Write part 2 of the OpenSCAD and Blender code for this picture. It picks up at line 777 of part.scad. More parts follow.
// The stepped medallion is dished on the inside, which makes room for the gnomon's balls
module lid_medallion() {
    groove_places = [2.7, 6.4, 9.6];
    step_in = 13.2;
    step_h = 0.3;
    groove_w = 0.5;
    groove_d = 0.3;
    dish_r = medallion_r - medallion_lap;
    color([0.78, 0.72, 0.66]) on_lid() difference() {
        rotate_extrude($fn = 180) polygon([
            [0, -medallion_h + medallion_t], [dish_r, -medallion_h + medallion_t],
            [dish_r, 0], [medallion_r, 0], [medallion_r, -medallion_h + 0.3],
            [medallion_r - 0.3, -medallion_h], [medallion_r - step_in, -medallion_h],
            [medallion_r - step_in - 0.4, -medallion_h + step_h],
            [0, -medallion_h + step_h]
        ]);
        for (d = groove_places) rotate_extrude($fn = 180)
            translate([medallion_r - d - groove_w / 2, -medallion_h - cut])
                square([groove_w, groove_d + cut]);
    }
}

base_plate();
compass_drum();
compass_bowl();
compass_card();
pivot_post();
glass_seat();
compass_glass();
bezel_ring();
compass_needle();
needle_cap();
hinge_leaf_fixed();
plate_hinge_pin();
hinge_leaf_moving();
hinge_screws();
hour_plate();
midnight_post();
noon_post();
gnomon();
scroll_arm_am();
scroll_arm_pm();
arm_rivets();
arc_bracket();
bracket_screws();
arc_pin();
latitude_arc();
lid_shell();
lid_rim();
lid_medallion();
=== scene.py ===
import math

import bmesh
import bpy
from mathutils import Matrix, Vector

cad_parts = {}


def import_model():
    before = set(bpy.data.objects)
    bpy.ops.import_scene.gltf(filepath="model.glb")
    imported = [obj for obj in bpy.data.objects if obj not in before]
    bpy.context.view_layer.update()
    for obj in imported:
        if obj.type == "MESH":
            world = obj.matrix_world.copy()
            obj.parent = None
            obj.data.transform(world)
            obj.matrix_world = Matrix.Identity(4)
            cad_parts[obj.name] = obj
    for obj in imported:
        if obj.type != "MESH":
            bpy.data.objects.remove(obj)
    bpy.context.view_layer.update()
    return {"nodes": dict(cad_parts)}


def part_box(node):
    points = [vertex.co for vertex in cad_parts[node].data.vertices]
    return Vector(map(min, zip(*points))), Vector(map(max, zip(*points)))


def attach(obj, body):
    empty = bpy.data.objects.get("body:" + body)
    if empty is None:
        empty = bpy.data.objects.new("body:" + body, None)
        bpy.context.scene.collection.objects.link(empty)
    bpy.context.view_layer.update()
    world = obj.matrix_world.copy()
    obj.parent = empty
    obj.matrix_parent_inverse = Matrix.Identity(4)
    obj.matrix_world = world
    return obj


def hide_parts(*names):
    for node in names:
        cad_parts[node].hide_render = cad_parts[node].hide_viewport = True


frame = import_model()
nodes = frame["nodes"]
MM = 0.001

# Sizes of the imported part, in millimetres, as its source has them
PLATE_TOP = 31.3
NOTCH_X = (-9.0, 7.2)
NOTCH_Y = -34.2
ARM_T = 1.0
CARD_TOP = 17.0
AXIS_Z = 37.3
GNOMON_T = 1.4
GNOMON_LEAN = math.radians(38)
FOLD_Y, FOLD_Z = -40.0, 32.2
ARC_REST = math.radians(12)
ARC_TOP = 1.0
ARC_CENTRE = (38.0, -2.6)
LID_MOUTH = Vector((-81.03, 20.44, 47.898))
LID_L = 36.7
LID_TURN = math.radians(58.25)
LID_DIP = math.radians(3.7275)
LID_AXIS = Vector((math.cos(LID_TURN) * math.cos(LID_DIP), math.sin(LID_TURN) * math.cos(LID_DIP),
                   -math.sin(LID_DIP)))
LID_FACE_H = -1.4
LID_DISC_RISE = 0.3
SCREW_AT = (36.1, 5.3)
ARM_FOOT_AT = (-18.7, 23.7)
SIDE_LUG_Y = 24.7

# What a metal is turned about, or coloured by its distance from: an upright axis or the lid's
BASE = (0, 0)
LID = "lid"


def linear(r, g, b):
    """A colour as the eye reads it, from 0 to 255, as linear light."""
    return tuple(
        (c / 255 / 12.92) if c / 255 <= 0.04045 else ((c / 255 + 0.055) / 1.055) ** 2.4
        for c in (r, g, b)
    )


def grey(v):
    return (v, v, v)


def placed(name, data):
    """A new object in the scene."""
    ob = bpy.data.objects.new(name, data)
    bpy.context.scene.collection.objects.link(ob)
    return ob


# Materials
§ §
Task statement → Each line from the line with "base_plate();" to the line with "for node in" is to be echoed exactly; both boundary lines are included, and nothing else is to be output.

Task answer →
base_plate();
compass_drum();
compass_bowl();
compass_card();
pivot_post();
glass_seat();
compass_glass();
bezel_ring();
compass_needle();
needle_cap();
hinge_leaf_fixed();
plate_hinge_pin();
hinge_leaf_moving();
hinge_screws();
hour_plate();
midnight_post();
noon_post();
gnomon();
scroll_arm_am();
scroll_arm_pm();
arm_rivets();
arc_bracket();
bracket_screws();
arc_pin();
latitude_arc();
lid_shell();
lid_rim();
lid_medallion();
=== scene.py ===
import math

import bmesh
import bpy
from mathutils import Matrix, Vector

cad_parts = {}


def import_model():
    before = set(bpy.data.objects)
    bpy.ops.import_scene.gltf(filepath="model.glb")
    imported = [obj for obj in bpy.data.objects if obj not in before]
    bpy.context.view_layer.update()
    for obj in imported:
        if obj.type == "MESH":
            world = obj.matrix_world.copy()
            obj.parent = None
            obj.data.transform(world)
            obj.matrix_world = Matrix.Identity(4)
            cad_parts[obj.name] = obj
    for obj in imported:
        if obj.type != "MESH":
            bpy.data.objects.remove(obj)
    bpy.context.view_layer.update()
    return {"nodes": dict(cad_parts)}


def part_box(node):
    points = [vertex.co for vertex in cad_parts[node].data.vertices]
    return Vector(map(min, zip(*points))), Vector(map(max, zip(*points)))


def attach(obj, body):
    empty = bpy.data.objects.get("body:" + body)
    if empty is None:
        empty = bpy.data.objects.new("body:" + body, None)
        bpy.context.scene.collection.objects.link(empty)
    bpy.context.view_layer.update()
    world = obj.matrix_world.copy()
    obj.parent = empty
    obj.matrix_parent_inverse = Matrix.Identity(4)
    obj.matrix_world = world
    return obj


def hide_parts(*names):
    for node in names:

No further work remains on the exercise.